Given request: Track down the lines that contain "picture" and copy them.

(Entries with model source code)
%%

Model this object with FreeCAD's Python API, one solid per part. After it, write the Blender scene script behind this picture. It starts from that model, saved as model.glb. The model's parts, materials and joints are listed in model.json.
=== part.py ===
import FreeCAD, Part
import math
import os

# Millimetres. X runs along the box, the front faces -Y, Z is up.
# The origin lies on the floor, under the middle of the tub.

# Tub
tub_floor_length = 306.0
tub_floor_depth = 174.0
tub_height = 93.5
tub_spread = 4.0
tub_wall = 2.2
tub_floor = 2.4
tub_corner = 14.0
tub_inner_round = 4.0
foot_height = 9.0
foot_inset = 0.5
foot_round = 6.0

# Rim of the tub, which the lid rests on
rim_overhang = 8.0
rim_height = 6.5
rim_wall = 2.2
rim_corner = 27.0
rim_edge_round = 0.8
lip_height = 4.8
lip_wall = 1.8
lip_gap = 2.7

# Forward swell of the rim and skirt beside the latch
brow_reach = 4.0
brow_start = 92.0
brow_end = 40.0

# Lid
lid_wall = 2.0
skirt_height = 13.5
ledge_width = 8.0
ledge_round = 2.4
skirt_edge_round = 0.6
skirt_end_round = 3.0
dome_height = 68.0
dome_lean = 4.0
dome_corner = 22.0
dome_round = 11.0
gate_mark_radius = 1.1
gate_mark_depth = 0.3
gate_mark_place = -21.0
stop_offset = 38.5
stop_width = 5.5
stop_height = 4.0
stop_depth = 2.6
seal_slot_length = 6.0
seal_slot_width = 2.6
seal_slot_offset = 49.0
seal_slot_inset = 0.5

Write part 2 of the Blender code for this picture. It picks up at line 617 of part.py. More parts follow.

%%

Result:
Model this object with FreeCAD's Python API, one solid per part. After it, write the Blender scene script behind this picture. It starts from that model, saved as model.glb. The model's parts, materials and joints are listed in model.json.
Write part 2 of the Blender code for this picture. It picks up at line 617 of part.py. More parts follow.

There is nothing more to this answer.